One could add that equity markets are also not signalling a recession. But equity markets are not always right as Paul Samuelson once said:

To prove that Wall Street is an early omen of movements still to come in GNP, commentators quote economic studies alleging that market downturns predicted four out of the last five recessions. That is an understatement. Wall Street indexes predicted nine out of the last five recessions! And its mistakes were beauties.
— “Science and Stocks,” Newsweek, September 1966

Just to say that equities do not necessarily need a recession to correct or morph into a bear.

The reality is that unless the Fed gets into a true tightening mode, recessions cannot be forecast.

But today’s other reality is that the economy is weak enough to be vulnerable to shocks and tilt into a recession on its own.

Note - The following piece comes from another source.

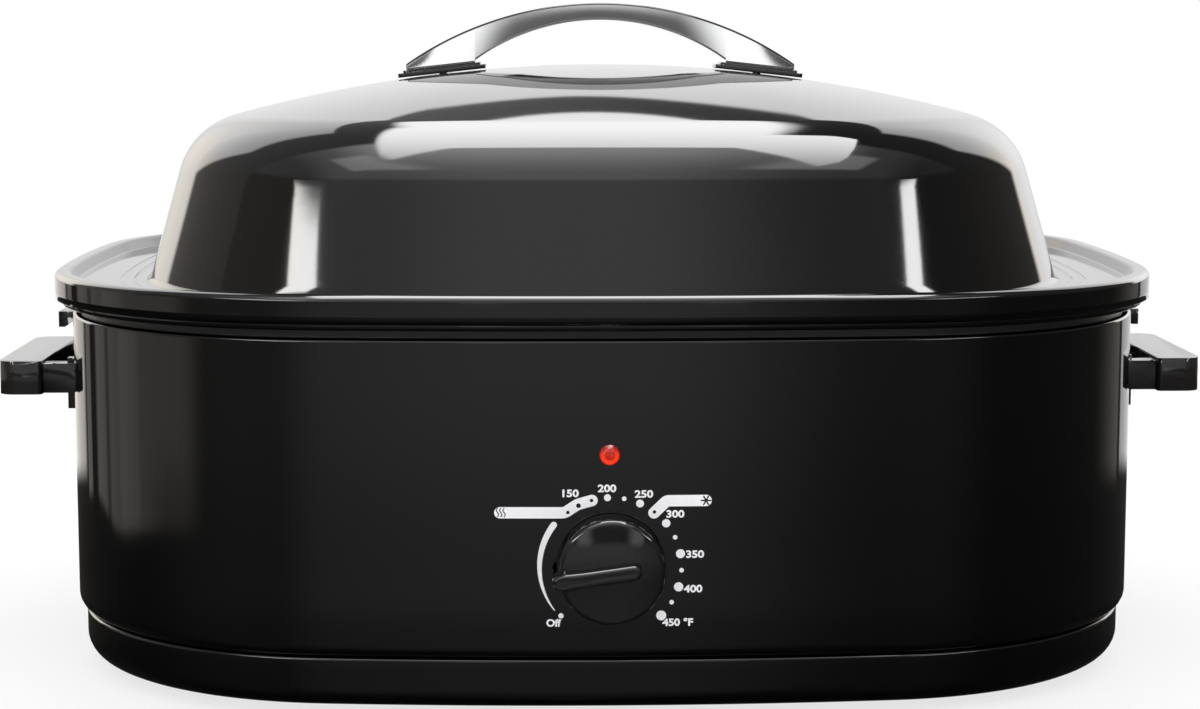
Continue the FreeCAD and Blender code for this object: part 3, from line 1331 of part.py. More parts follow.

And the list of potential trigger shocks is long and well known, even though possibly not well understood.

At the macro level, it is fair to say that, whether they understand what’s going on or not, central bankers potency has evaporated. Lately, low, lower even negative interest rates are not proving very effective at stimulating the real economy anywhere in the world. Meanwhile, policy makers don’t seem very anxious to use their fiscal toolbox.

At the micro level, corporations are focused on their profitability and cashflows in the face of very low top line growth, rising wages, economic and political uncertainty and elevated debt levels. When not engaged in ZIRP or NIRP facilitated M&A activity, which perversely quickly triggers synergistic behaviors (i.e. costs cutting), companies feel an urgent need to deleverage their cost and financial structures., even more so when hearing the Fed’s desire to raise rates and even more so when seeing the Fed backtrack and look like a drunken sailor trying to find its way to somewhere.

The probabilities of a recession may be fairly low, but the possibilities are nonetheless not trivial.

In this rather risky context of elevated equity valuations and recession possibilities, the risk/reward equation is highly unattractive.